UBC Theses and Dissertations
Inverse regulation of biofilm formation and swarming motility in Pseudomonas aeruginosa by the transcriptional regulator GbuR Ho, Ryan Calvin
Pseudomonas aeruginosa inversely regulates biofilm formation and swarming motility, which provides the advantage of allowing it to adapt to environmental conditions. These two surface-associated behaviors represent distinct infection states, with swarming being associated with an acute lifestyle, and biofilm formation exemplifying a chronic lifestyle. Thus the inverse regulation of biofilm formation and swarming motility has important implications for the mode of infection, which in turn influences the interaction between P. aeruginosa and an affected host. Recent studies have also shown that the inverse regulation of biofilm formation and swarming motility is under the control of a number of regulatory genes. Characterization of these genes will therefore provide insights into this regulatory phenomenon and its effect on virulence in P. aeruginosa.

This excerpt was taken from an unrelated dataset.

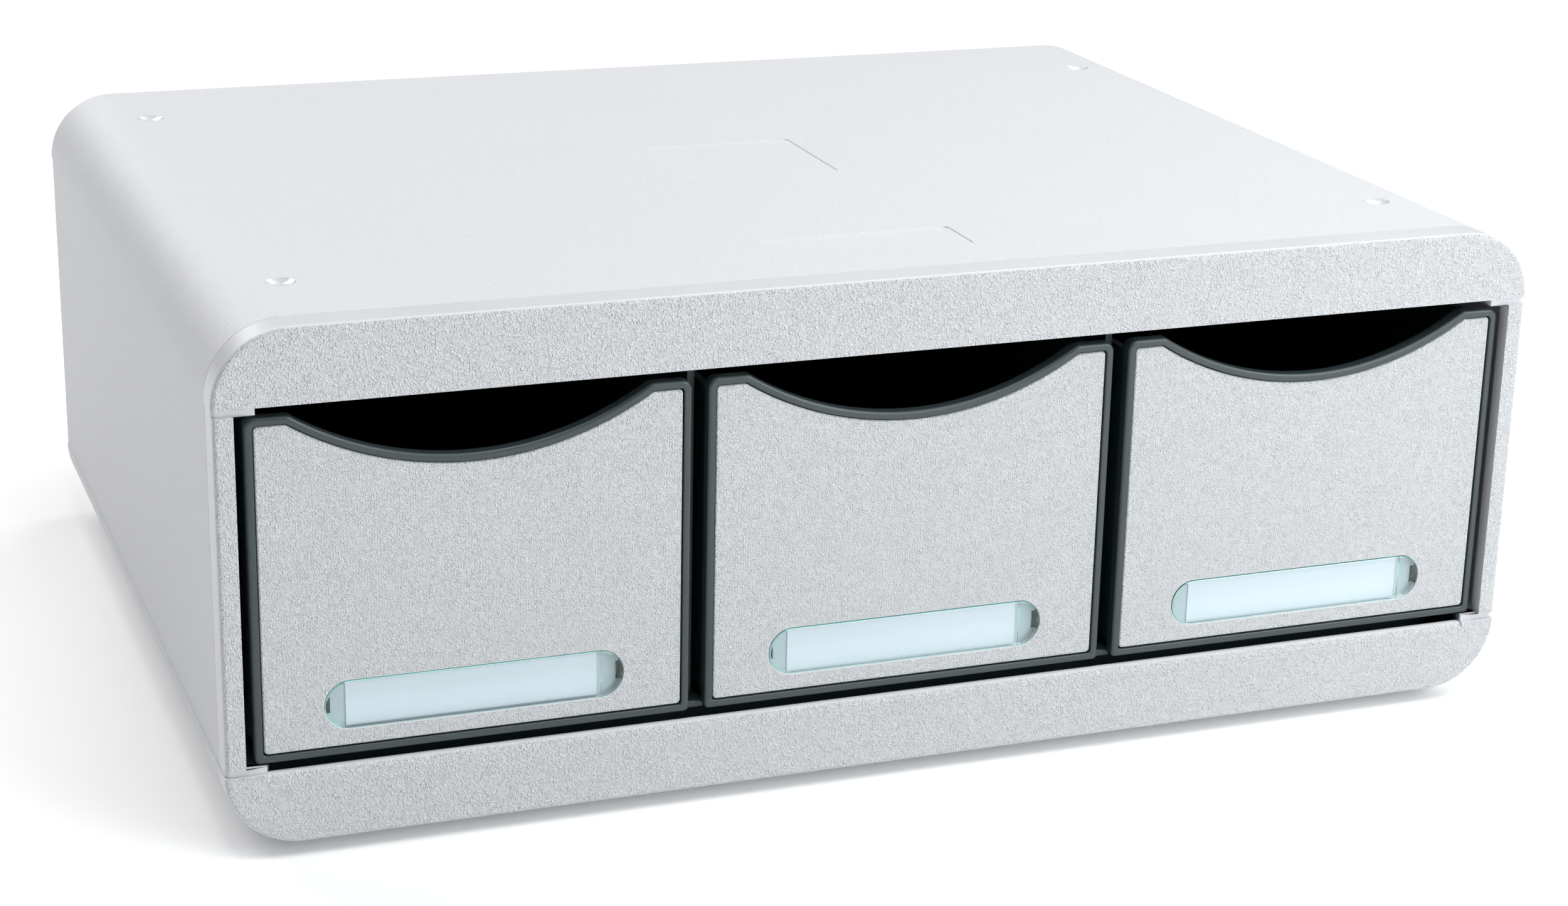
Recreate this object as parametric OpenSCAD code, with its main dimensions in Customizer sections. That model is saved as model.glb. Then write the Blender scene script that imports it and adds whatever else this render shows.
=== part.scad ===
// Desktop drawer module: a rounded plastic casing with three drawers side by side.
// The front faces -Y, +X is to the right and +Z is up. The origin is on the desk,
// under the middle of the casing.

/* [Casing] */
// Overall width of the casing
case_w = 355; // [350:1:380]
// Overall depth of the casing
case_d = 270; // [260:1:300]
// Height of the casing without its feet
case_h = 131; // [128:1:140]
// Height of each of the two shells, which is also the radius of their long corners
shell_h = 19; // [18:0.5:20]
// Rounding of the front and rear edges
edge_r = 1.2; // [1:0.1:2.4]
// Wall thickness of the shells and of the side and rear panels
wall_t = 2.4; // [2.4:0.1:2.8]

/* [Side panels] */
// How far the rails along a side panel reach in from its outer face
rail_reach = 10.4; // [9.5:0.1:10.4]
// Thickness of the rails and of the chassis floor
rail_t = 1.9; // [1.6:0.1:2]
// Distance from the casing's front to the front ends of the rails
rail_setback = 0.9; // [0.5:0.1:2]
// Width of the upright strip that a side panel shows at the front
strip_w = 5.2; // [4.5:0.1:5.2]
// Depth of that strip
strip_d = 4; // [3:0.5:6]

/* [Feet and stacking] */
// Height of the feet below the casing
foot_h = 4; // [3:0.5:6]
// Diameter of a foot where it meets the casing
foot_d = 12; // [10:0.5:14]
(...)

The aim of this study was to investigate the inverse regulation of biofilm formation and swarming motility by the transcriptional regulator GbuR. It was shown that mutation in gbuR resulted in a severe swarming defect, while biofilm formation was enhanced. Transcriptome analysis defined the modest regulon of gbuR, revealing a number of genes potentially involved in inversely regulating biofilm formation and swarming motility.